C'est aussi dans sa confrontation avec le monde Occidental, et particulièrement avec la découverte des musées et collections éthnographiques, que Gaston Damag a mis en place les tenants de son dispositif créatif. En 1987, alors qu'il visite le Natural Science Museum à New York, l'artiste retrouve des objets ainsi que des photographies de sa famille et autres membres de la communauté autochtone Ifugao dans laquelle il a grandi. Dès lors, il ne cesse de s'interroger sur la conception hégémonique des différentes cultures humaines et sur le pouvoir institutionnel de la société occidentale. Les idoles africaines et océaniennes instamment utilisées comme vocabulaire de son travail (statuettes en bois traversées par des néons, enchâssées à des moteurs pour les mettre en rotation ou les frapper au sol telles des marteaux-piqueurs, etc.), ne sont pas seulement destinées à créer une sorte de conflit stimulant entre des référents à sa culture et le contexte dans lequel il vit aujourd'hui. Elles traduisent, par excellence, une revendication de liberté venant du plus profond de ceux qui s'engagent dans la lutte contre les inégalités et les conséquences de l'idéologie moderniste, mais encore, pour reprendre les termes de l'artiste, "une réponse ironique à la marchandise toute faite, au ready-made colonial ou ethnique".
Devant ces inflexions communes, l'intérêt d'une collaboration entre les deux artistes ne fait pas de doute.
L'exposition conçue pour la galerie Alimentation Générale a comme liminaire de discussion les questionnements de chacun au sujet du Mur des Lamentations que Gaston Damag a pu voir à l'occasion d'une exposition qu'il faisait récemment à Jérusalem. Si cette étape de l'échange ne trouve finalement pas trace directe dans le parcours que fera le visiteur, il n'en va pas moins que le rapport à l'"Autre" et au "différent culturellement" détermine cette vaste installation sur trois salles. Il s'agit même d'un véritable corps à corps, celui opéré entre peintures et sculptures mais aussi entre l'oeuvre et le public à qui il est demandé un engagement physique avec les objets. Une analogie du Mur en quelque sorte, revisité par les artistes selon le mode de la métaphore et à travers une approche tout aussi ludique que violente.

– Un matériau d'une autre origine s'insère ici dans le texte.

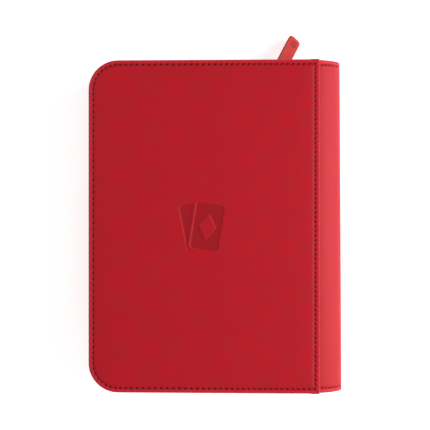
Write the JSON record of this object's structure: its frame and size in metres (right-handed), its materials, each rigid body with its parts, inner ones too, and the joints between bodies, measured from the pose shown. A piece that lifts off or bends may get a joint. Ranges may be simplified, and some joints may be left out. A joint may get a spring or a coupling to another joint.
{
  "type": "trading card binder",
  "caption": "Zip-round padded album for trading cards: two stiff covers, a flexible rounded spine, side-loading pocket leaves and a zip with a pull tab.",
  "frame": {"origin": "centre of the back cover's outer face, on which the closed binder lies", "axes": "+X from the fore-edge to the spine, +Y from the tail edge to the head edge where the zip slider is parked, +Z through the thickness from the back cover to the front cover"},
  "size_m": [0.1791, 0.2569, 0.036],
  "materials": {
    "red_leatherette": "fine woven emboss, satin",
    "foam": "open-cell foam",
    "board": "grey board",
    "lining_cloth": "fine woven cloth",
    "zip_tape": "herringbone woven tape",
    "zip_teeth": "moulded nylon coil",
    "plated_metal": "bright plated",
    "slider_paint": "satin paint",
    "pull_rubber": "soft satin",
    "leaf_film": "black core under clear film",
    "stiffener": "thin sheet"
  },
  "bodies": {
    "back_cover": {"back_skin": "red_leatherette", "back_padding": "foam", "back_board": "board", "back_lining": "lining_cloth", "back_zip_tape": "zip_tape", "back_zip_coil": "zip_teeth", "back_zip_stops": "plated_metal"},
    "front_cover": {"front_skin": "red_leatherette", "front_padding": "foam", "front_board": "board", "front_lining": "lining_cloth", "front_zip_tape": "zip_tape", "front_zip_coil": "zip_teeth", "front_zip_stops": "plated_metal"},
    "spine_strip_1": {"spine_skin_1": "red_leatherette", "spine_stiffener_1": "stiffener", "spine_lining_1": "lining_cloth"},
    "spine_strip_2": {"spine_skin_2": "red_leatherette", "spine_stiffener_2": "stiffener", "spine_lining_2": "lining_cloth"},
    "spine_strip_3": {"spine_skin_3": "red_leatherette", "spine_stiffener_3": "stiffener", "spine_lining_3": "lining_cloth", "binding_channel": "lining_cloth", "leaf_stubs": "leaf_film"},
    "spine_strip_4": {"spine_skin_4": "red_leatherette", "spine_stiffener_4": "stiffener", "spine_lining_4": "lining_cloth"},
    "spine_strip_5": {"spine_skin_5": "red_leatherette", "spine_stiffener_5": "stiffener", "spine_lining_5": "lining_cloth"},
    "leaf_01": {"leaf_01": "leaf_film"},
    "leaf_02": {"leaf_02": "leaf_film"},
    "leaf_03": {"leaf_03": "leaf_film"},
    "leaf_04": {"leaf_04": "leaf_film"},
    "leaf_05": {"leaf_05": "leaf_film"},
    "leaf_06": {"leaf_06": "leaf_film"},
    "leaf_07": {"leaf_07": "leaf_film"},
    "leaf_08": {"leaf_08": "leaf_film"},
    "leaf_09": {"leaf_09": "leaf_film"},
    "leaf_10": {"leaf_10": "leaf_film"},
    "leaf_11": {"leaf_11": "leaf_film"},
    "leaf_12": {"leaf_12": "leaf_film"},
    "leaf_13": {"leaf_13": "leaf_film"},
    "leaf_14": {"leaf_14": "leaf_film"},
    "leaf_15": {"leaf_15": "leaf_film"},
    "leaf_16": {"leaf_16": "leaf_film"},
    "leaf_17": {"leaf_17": "leaf_film"},
    "leaf_18": {"leaf_18": "leaf_film"},
    "leaf_19": {"leaf_19": "leaf_film"},
    "leaf_20": {"leaf_20": "leaf_film"},
    "slider": {"zip_slider": "slider_paint"},
    "ring": {"pull_ring": "plated_metal"},
    "tab": {"pull_tab": "pull_rubber"}
  },
  "joints": [
    {"name": "spine_fold_1", "type": "hinge", "parent": "back_cover", "child": "spine_strip_1", "pos_m": [0.081, 0, 0.0009], "axis": [0, 1, 0], "range_deg": [0, 18]},
    {"name": "spine_fold_2", "type": "hinge", "parent": "spine_strip_1", "child": "spine_strip_2", "pos_m": [0.09105, 0, 0.00417], "axis": [0, 1, 0], "range_deg": [0, 36]},
    {"name": "spine_fold_3", "type": "hinge", "parent": "spine_strip_2", "child": "spine_strip_3", "pos_m": [0.09726, 0, 0.01272], "axis": [0, 1, 0], "range_deg": [0, 36]},
    {"name": "spine_fold_4", "type": "hinge", "parent": "spine_strip_3", "child": "spine_strip_4", "pos_m": [0.09726, 0, 0.02328], "axis": [0, 1, 0], "range_deg": [0, 36]},
    {"name": "spine_fold_5", "type": "hinge", "parent": "spine_strip_4", "child": "spine_strip_5", "pos_m": [0.09105, 0, 0.03183], "axis": [0, 1, 0], "range_deg": [0, 36]},
    {"name": "spine_fold_6", "type": "hinge", "parent": "spine_strip_5", "child": "front_cover", "pos_m": [0.081, 0, 0.0351], "axis": [0, 1, 0], "range_deg": [0, 18]},
    {"name": "leaf_crease_01", "type": "hinge", "parent": "spine_strip_3", "child": "leaf_01", "pos_m": [0.0885, 0, 0.01325], "axis": [0, 1, 0], "range_deg": [-89.41, 0]},
    {"name": "leaf_crease_02", "type": "hinge", "parent": "spine_strip_3", "child": "leaf_02", "pos_m": [0.088, 0, 0.01375], "axis": [0, 1, 0], "range_deg": [-88.81, 0]},
    {"name": "leaf_crease_03", "type": "hinge", "parent": "spine_strip_3", "child": "leaf_03", "pos_m": [0.0875, 0, 0.01425], "axis": [0, 1, 0], "range_deg": [-88.21, 0]},
    {"name": "leaf_crease_04", "type": "hinge", "parent": "spine_strip_3", "child": "leaf_04", "pos_m": [0.087, 0, 0.01475], "axis": [0, 1, 0], "range_deg": [-87.61, 0]},
    {"name": "leaf_crease_05", "type": "hinge", "parent": "spine_strip_3", "child": "leaf_05", "pos_m": [0.0865, 0, 0.01525], "axis": [0, 1, 0], "range_deg": [-87.01, 0]},
    {"name": "leaf_crease_06", "type": "hinge", "parent": "spine_strip_3", "child": "leaf_06", "pos_m": [0.086, 0, 0.01575], "axis": [0, 1, 0], "range_deg": [-86.41, 0]},
    {"name": "leaf_crease_07", "type": "hinge", "parent": "spine_strip_3", "child": "leaf_07", "pos_m": [0.0855, 0, 0.01625], "axis": [0, 1, 0], "range_deg": [-85.81, 0]},
    {"name": "leaf_crease_08", "type": "hinge", "parent": "spine_strip_3", "child": "leaf_08", "pos_m": [0.085, 0, 0.01675], "axis": [0, 1, 0], "range_deg": [-85.21, 0]},
    {"name": "leaf_crease_09", "type": "hinge", "parent": "spine_strip_3", "child": "leaf_09", "pos_m": [0.0845, 0, 0.01725], "axis": [0, 1, 0], "range_deg": [-84.61, 0]},
    {"name": "leaf_crease_10", "type": "hinge", "parent": "spine_strip_3", "child": "leaf_10", "pos_m": [0.084, 0, 0.01775], "axis": [0, 1, 0], "range_deg": [-84.01, 0]},
    {"name": "leaf_crease_11", "type": "hinge", "parent": "spine_strip_3", "child": "leaf_11", "pos_m": [0.084, 0, 0.01825], "axis": [0, 1, 0], "range_deg": [0, 84.01]},
    {"name": "leaf_crease_12", "type": "hinge", "parent": "spine_strip_3", "child": "leaf_12", "pos_m": [0.0845, 0, 0.01875], "axis": [0, 1, 0], "range_deg": [0, 84.61]},
    {"name": "leaf_crease_13", "type": "hinge", "parent": "spine_strip_3", "child": "leaf_13", "pos_m": [0.085, 0, 0.01925], "axis": [0, 1, 0], "range_deg": [0, 85.21]},
    {"name": "leaf_crease_14", "type": "hinge", "parent": "spine_strip_3", "child": "leaf_14", "pos_m": [0.0855, 0, 0.01975], "axis": [0, 1, 0], "range_deg": [0, 85.81]},
    {"name": "leaf_crease_15", "type": "hinge", "parent": "spine_strip_3", "child": "leaf_15", "pos_m": [0.086, 0, 0.02025], "axis": [0, 1, 0], "range_deg": [0, 86.41]},
    {"name": "leaf_crease_16", "type": "hinge", "parent": "spine_strip_3", "child": "leaf_16", "pos_m": [0.0865, 0, 0.02075], "axis": [0, 1, 0], "range_deg": [0, 87.01]},
    {"name": "leaf_crease_17", "type": "hinge", "parent": "spine_strip_3", "child": "leaf_17", "pos_m": [0.087, 0, 0.02125], "axis": [0, 1, 0], "range_deg": [0, 87.61]},
    {"name": "leaf_crease_18", "type": "hinge", "parent": "spine_strip_3", "child": "leaf_18", "pos_m": [0.0875, 0, 0.02175], "axis": [0, 1, 0], "range_deg": [0, 88.21]},
    {"name": "leaf_crease_19", "type": "hinge", "parent": "spine_strip_3", "child": "leaf_19", "pos_m": [0.088, 0, 0.02225], "axis": [0, 1, 0], "range_deg": [0, 88.81]},
    {"name": "leaf_crease_20", "type": "hinge", "parent": "spine_strip_3", "child": "leaf_20", "pos_m": [0.0885, 0, 0.02275], "axis": [0, 1, 0], "range_deg": [0, 89.41]},
    {"name": "zip_slide", "type": "slide", "parent": "back_cover", "child": "slider", "axis": [-1, 0, 0], "range_m": [0, 0.108]},
    {"name": "ring_swing", "type": "hinge", "parent": "slider", "child": "ring", "pos_m": [0.054, 0.11165, 0.018], "axis": [0, 0, 1], "range_deg": [-19, 71]},
    {"name": "tab_lift", "type": "hinge", "parent": "ring", "child": "tab", "pos_m": [0.05716, 0.11812, 0.018], "axis": [0.8988, -0.4384, 0], "range_deg": [0, 60]}
  ],
  "couplings": [
    {"joint": "spine_fold_1", "follows": "spine_fold_2", "ratio": 0.5},
    {"joint": "spine_fold_3", "follows": "spine_fold_2", "ratio": 1},
    {"joint": "spine_fold_4", "follows": "spine_fold_2", "ratio": 1},
    {"joint": "spine_fold_5", "follows": "spine_fold_2", "ratio": 1},
    {"joint": "spine_fold_6", "follows": "spine_fold_2", "ratio": 0.5},
    {"joint": "leaf_crease_01", "follows": "spine_fold_2", "ratio": -2.4833},
    {"joint": "leaf_crease_02", "follows": "spine_fold_2", "ratio": -2.4667},
    {"joint": "leaf_crease_03", "follows": "spine_fold_2", "ratio": -2.45},
    {"joint": "leaf_crease_04", "follows": "spine_fold_2", "ratio": -2.4333},
    {"joint": "leaf_crease_05", "follows": "spine_fold_2", "ratio": -2.4167},
    {"joint": "leaf_crease_06", "follows": "spine_fold_2", "ratio": -2.4},
    {"joint": "leaf_crease_07", "follows": "spine_fold_2", "ratio": -2.3833},
    {"joint": "leaf_crease_08", "follows": "spine_fold_2", "ratio": -2.3667},
    {"joint": "leaf_crease_09", "follows": "spine_fold_2", "ratio": -2.35},
    {"joint": "leaf_crease_10", "follows": "spine_fold_2", "ratio": -2.3333},
    {"joint": "leaf_crease_11", "follows": "spine_fold_2", "ratio": 2.3333},
    {"joint": "leaf_crease_12", "follows": "spine_fold_2", "ratio": 2.35},
    {"joint": "leaf_crease_13", "follows": "spine_fold_2", "ratio": 2.3667},
    {"joint": "leaf_crease_14", "follows": "spine_fold_2", "ratio": 2.3833},
    {"joint": "leaf_crease_15", "follows": "spine_fold_2", "ratio": 2.4},
    {"joint": "leaf_crease_16", "follows": "spine_fold_2", "ratio": 2.4167},
    {"joint": "leaf_crease_17", "follows": "spine_fold_2", "ratio": 2.4333},
    {"joint": "leaf_crease_18", "follows": "spine_fold_2", "ratio": 2.45},
    {"joint": "leaf_crease_19", "follows": "spine_fold_2", "ratio": 2.4667},
    {"joint": "leaf_crease_20", "follows": "spine_fold_2", "ratio": 2.4833}
  ]
}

Dès l'entrée, l'espace est investi par un ensemble de punching-balls sur
lesquels ont été peints et collés des éléments culturels et religieux variés, bien que meurtris, disloqués, disséminés ça et là. Catalyseur d'agressivité, défouloir, le punching-ball condense ici, et par le recyclage qui en est fait, la mise en jeu du corps comme instrument d'opposition à l'autre. Par sa quantité, il met aussi en exergue les rapports de force historiques et culturels, leurs conséquences et variations contemporaines, prenant alors à partie la conscience du public : frappera (encore) ou pas ? L'occupation des deux autres salles ne renvoie pas seulement à une déclination de ce premier travail et des questionnements qu'il peut soulever. Devant les portraits de statuettes peints par Ocampo auxquels Damag a répondu par l'ajout d'objets (ballon de football, morceau de vitre brisé, assiette, etc.), face à l'énorme rouleau de toile affaissé contre un mur et découvrant dans sa partie visible un plan de la banlieue nord de Paris sur laquelle fondent des fragments de statuettes en paraffine colorées, l'on devine, rétrospectivement donc, qu'Intention Misérable n'est autre que la tentative de réécriture d'une histoire commune et de celle, plus large, des peuples qui continuent d'être oppressés.
Devant la "misère du monde", même la meilleure des intentions ne passera finalement que pour misérable ; et cela, les artistes le savent bien.
Pourtant cette collaboration, si tant est qu'elle parvienne à montrer de
manière directe et souvent violente la nature des relations interculturelles dans la réalité d'aujourd'hui, à échapper aussi un cri contre la culture occidentale historiquement dominante, contre l'individualisme également, témoigne d'un constat, plus heureux cette fois, et que résument ainsi les artistes : "peu importe à quel point l'hégémonie des idéologies occidentales nous encerclent et nous dominent, notre culture continue à vivre en nous, et à travers nous".